The easiest way I describe it to people is the acronym PCS…Predictable, Certain and Secure.

Predictable: certificates are predictable because the guaranteed rate of return never changes no matter what the market does.

Certain: when you invest with the government your $$$ is protected by the Government Property Tax Codes. You will get the guaranteed ROI, or you will get the property.

Secure: the certificate that is issued is always attached directly to the real estate. When property lines are drawn up on an area of land, that land is issued a parcel #. The certificate is attached to this parcel number, thus making the tax lien certificate always the 1st priority lien.

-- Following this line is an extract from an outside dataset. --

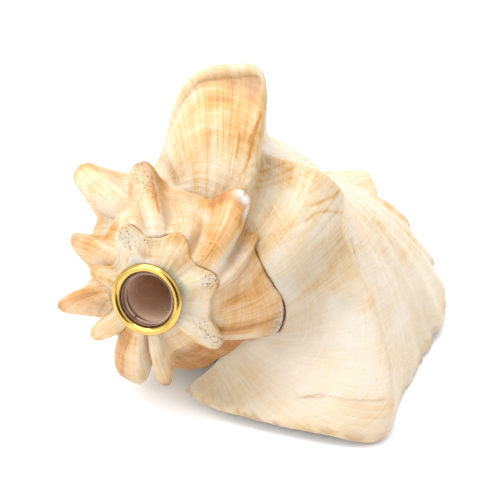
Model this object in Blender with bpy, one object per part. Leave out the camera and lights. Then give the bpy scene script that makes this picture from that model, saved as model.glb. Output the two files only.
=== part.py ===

** Only 2 possible outcomes can come about when investing with Government Secured Certificates:

1 … the certificate holder will get the guaranteed return of investment
2 … the certificate holder will get the property mortgage free

(although there are a few exceptions to this rule. For example: if a property owner you have a certificate on files for bankruptcy, then the redemption period before you can begin the foreclosure process can be extended until the bankruptcy process is rectified, and the amount the certificate will pay you back in interest can be lessened to as low as 6% annually…this depends on the court system and the judges ruling and of course what state you are in and the state laws…however, you will not ever lose the investment due to a bankruptcy ruling.)